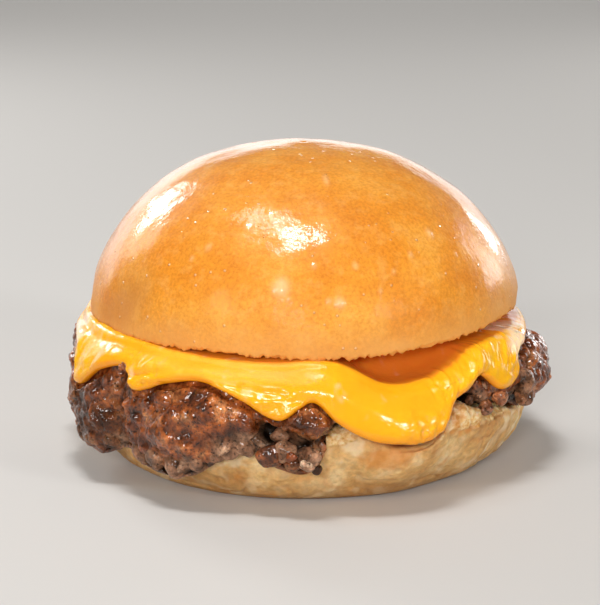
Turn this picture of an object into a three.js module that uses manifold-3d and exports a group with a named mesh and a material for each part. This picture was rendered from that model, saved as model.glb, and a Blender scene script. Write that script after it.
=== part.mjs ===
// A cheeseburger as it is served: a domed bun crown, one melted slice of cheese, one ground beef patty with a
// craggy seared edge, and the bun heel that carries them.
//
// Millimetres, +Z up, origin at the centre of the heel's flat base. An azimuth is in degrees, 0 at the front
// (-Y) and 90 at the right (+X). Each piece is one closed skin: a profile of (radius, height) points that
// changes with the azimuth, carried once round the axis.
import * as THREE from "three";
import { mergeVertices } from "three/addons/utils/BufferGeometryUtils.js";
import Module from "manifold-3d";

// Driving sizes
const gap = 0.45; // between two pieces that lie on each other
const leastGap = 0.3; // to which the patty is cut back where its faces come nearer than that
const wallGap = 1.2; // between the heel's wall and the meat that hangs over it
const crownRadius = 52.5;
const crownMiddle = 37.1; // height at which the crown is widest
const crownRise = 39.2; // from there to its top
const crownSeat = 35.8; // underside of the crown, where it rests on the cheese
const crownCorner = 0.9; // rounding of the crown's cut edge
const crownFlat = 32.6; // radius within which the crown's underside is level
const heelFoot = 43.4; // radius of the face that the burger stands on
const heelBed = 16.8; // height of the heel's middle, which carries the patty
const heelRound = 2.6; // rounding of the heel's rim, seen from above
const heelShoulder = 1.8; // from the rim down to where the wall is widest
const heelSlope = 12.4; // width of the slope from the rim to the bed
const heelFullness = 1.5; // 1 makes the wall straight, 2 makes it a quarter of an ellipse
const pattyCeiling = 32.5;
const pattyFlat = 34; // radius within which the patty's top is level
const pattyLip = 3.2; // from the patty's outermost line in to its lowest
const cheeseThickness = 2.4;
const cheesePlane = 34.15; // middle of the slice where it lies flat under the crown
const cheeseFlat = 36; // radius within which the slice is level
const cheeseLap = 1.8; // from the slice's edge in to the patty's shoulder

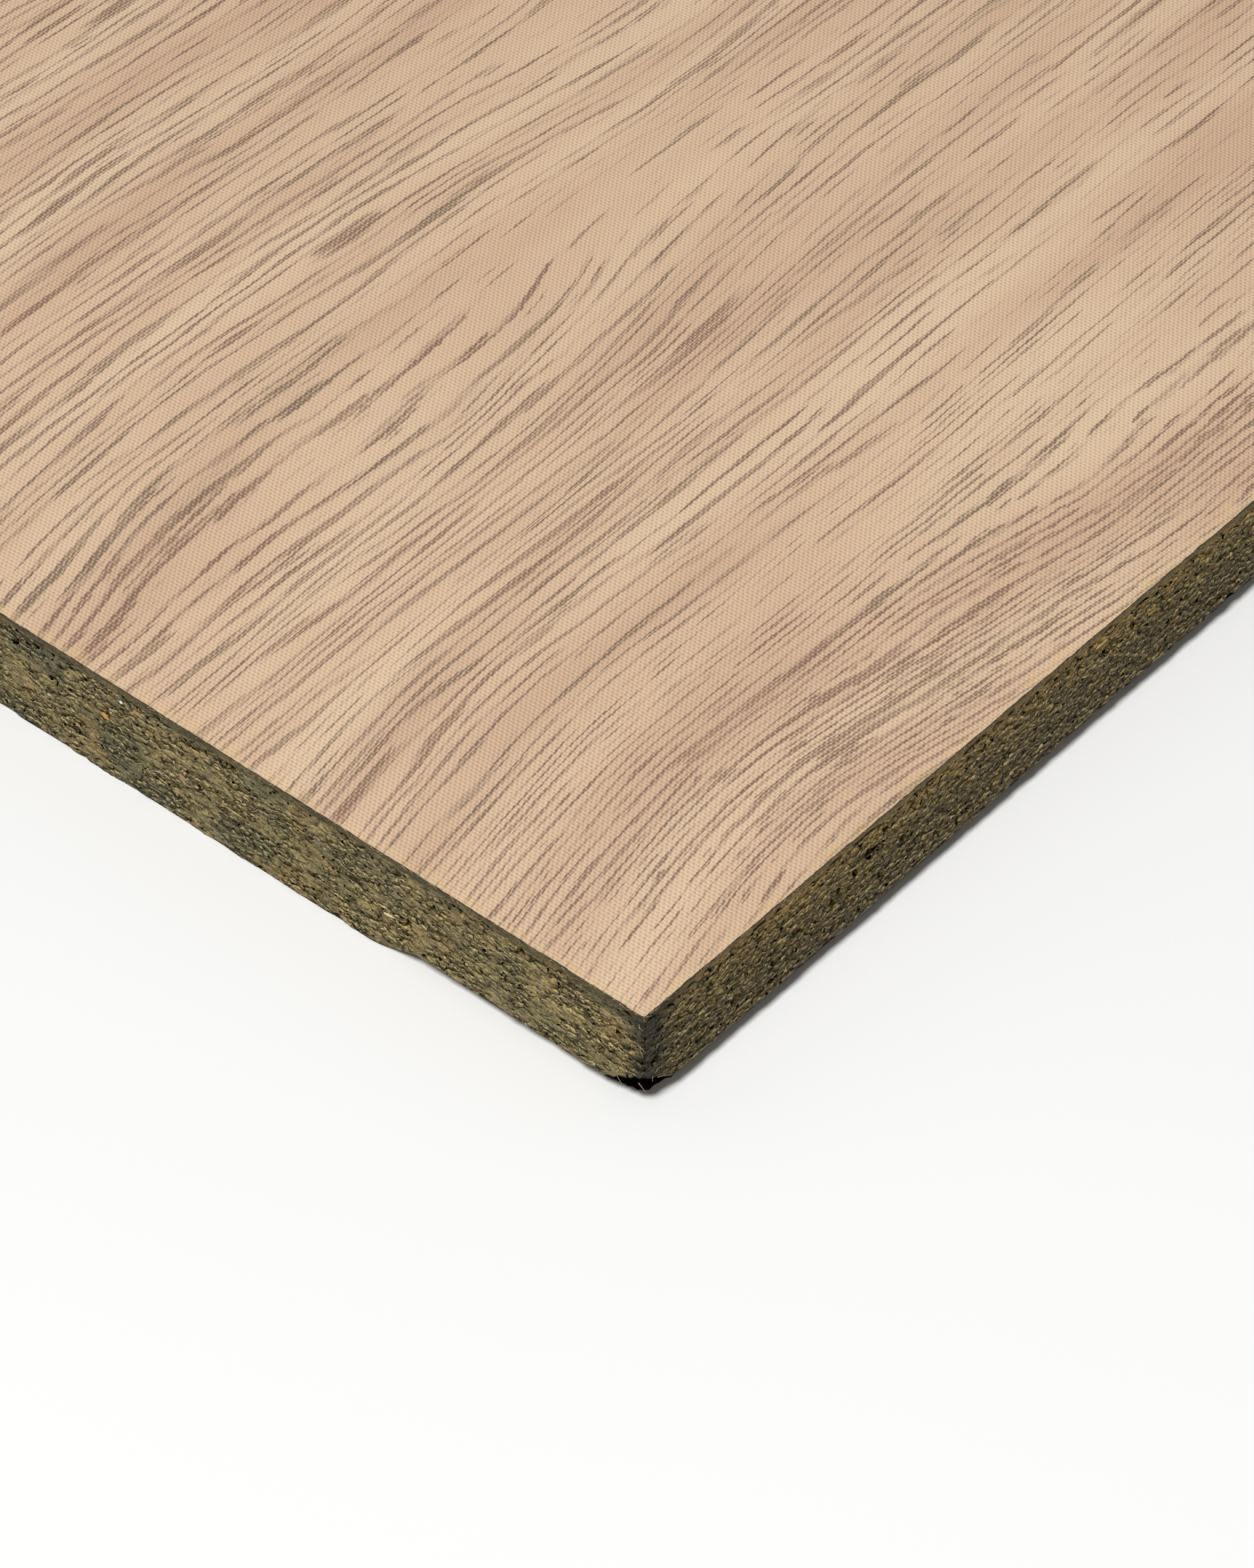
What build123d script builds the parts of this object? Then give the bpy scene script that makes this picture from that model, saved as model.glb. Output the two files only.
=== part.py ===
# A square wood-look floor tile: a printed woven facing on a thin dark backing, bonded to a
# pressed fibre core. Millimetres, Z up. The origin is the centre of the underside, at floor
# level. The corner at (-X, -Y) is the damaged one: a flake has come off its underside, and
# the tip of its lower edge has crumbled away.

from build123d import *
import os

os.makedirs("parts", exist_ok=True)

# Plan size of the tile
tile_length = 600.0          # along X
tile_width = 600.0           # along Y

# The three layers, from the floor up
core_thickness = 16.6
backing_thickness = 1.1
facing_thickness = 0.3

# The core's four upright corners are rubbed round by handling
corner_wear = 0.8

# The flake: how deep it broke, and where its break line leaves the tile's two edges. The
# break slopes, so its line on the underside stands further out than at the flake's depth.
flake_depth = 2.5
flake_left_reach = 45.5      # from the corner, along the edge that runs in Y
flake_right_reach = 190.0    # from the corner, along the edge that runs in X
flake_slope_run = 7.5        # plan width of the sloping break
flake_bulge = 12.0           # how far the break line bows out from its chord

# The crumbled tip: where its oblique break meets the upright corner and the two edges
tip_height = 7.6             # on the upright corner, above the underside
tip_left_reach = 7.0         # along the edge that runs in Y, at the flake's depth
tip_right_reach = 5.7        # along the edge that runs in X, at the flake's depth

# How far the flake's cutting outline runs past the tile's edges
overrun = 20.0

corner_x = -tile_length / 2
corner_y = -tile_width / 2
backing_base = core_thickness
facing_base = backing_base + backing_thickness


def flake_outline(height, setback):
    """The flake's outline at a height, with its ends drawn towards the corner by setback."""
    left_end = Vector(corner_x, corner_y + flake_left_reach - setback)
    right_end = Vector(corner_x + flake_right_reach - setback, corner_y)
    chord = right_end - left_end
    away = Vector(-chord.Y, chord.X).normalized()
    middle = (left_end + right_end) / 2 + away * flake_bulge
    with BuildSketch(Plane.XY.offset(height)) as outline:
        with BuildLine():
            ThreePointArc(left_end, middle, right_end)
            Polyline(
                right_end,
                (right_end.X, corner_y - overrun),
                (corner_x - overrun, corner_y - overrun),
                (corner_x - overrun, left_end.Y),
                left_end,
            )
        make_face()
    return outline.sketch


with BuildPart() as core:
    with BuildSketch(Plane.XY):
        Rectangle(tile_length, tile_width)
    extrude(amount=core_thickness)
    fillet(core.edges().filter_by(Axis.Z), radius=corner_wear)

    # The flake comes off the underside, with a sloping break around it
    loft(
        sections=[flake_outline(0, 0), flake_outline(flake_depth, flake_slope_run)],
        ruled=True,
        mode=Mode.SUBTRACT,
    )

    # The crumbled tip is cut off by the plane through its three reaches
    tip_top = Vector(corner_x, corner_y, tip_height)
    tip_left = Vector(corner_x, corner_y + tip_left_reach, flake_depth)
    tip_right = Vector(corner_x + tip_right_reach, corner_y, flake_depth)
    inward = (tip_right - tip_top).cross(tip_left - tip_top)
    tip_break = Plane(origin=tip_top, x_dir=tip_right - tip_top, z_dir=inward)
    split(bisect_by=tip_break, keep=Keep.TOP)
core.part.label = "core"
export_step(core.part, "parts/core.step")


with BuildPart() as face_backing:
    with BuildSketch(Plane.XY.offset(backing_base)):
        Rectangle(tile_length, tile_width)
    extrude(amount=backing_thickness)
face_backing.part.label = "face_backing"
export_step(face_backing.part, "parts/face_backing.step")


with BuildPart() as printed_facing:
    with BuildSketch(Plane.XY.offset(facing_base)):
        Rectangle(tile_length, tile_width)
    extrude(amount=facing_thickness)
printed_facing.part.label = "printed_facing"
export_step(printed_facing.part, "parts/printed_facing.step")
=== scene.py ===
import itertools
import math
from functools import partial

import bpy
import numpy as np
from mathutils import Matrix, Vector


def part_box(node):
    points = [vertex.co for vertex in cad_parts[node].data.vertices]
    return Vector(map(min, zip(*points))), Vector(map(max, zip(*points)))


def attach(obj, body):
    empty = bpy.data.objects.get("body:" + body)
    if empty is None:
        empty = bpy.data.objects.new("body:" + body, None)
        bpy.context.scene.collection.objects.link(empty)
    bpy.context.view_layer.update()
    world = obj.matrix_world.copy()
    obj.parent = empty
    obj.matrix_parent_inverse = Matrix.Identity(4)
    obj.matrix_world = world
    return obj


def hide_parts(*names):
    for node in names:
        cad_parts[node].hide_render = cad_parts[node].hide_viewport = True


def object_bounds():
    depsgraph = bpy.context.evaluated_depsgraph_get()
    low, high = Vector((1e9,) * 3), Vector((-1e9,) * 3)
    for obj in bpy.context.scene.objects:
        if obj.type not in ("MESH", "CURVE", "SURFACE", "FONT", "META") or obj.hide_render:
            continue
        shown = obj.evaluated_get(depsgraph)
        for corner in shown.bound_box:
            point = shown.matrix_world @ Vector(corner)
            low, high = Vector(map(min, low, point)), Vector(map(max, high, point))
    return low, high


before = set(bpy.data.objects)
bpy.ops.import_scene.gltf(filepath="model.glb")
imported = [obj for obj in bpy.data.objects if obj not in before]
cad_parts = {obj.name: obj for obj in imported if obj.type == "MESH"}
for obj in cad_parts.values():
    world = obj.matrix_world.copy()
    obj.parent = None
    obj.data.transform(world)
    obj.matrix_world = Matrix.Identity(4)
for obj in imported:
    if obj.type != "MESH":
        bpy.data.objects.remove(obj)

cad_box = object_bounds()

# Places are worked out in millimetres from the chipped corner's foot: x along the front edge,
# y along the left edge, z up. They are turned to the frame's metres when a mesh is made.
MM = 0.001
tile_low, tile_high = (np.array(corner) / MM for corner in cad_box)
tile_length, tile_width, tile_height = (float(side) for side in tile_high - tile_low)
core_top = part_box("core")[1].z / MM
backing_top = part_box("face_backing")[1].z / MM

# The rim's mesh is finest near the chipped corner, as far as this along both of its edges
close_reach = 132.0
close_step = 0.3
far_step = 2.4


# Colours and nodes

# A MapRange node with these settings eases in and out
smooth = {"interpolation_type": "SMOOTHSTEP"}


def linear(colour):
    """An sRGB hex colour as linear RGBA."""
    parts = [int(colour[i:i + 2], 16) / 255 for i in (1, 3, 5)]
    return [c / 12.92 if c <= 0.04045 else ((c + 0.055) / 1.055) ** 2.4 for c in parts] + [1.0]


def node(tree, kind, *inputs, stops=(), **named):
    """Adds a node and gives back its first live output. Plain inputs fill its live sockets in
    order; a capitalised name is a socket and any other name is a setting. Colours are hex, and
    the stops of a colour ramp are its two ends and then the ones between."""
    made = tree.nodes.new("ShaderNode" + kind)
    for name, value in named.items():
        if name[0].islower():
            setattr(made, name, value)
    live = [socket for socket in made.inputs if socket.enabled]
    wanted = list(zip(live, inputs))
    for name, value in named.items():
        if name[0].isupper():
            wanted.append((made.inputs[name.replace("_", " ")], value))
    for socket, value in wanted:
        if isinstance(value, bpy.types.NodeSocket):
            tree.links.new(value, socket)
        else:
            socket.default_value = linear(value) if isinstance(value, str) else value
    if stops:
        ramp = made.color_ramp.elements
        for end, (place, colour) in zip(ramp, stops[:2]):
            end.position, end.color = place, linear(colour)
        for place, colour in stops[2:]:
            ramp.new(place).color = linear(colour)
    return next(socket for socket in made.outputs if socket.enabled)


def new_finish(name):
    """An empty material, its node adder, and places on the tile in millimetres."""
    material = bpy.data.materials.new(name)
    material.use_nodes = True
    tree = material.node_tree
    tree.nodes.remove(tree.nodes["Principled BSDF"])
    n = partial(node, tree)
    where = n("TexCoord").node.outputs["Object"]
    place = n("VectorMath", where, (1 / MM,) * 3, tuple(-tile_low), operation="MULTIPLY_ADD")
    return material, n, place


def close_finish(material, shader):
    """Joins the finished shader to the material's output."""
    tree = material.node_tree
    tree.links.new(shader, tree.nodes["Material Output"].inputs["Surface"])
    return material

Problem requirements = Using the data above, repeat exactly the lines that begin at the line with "What build123d script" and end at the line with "corner_wear = 0.8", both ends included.

Reply to the task =
What build123d script builds the parts of this object? Then give the bpy scene script that makes this picture from that model, saved as model.glb. Output the two files only.
=== part.py ===
# A square wood-look floor tile: a printed woven facing on a thin dark backing, bonded to a
# pressed fibre core. Millimetres, Z up. The origin is the centre of the underside, at floor
# level. The corner at (-X, -Y) is the damaged one: a flake has come off its underside, and
# the tip of its lower edge has crumbled away.

from build123d import *
import os

os.makedirs("parts", exist_ok=True)

# Plan size of the tile
tile_length = 600.0          # along X
tile_width = 600.0           # along Y

# The three layers, from the floor up
core_thickness = 16.6
backing_thickness = 1.1
facing_thickness = 0.3

# The core's four upright corners are rubbed round by handling
corner_wear = 0.8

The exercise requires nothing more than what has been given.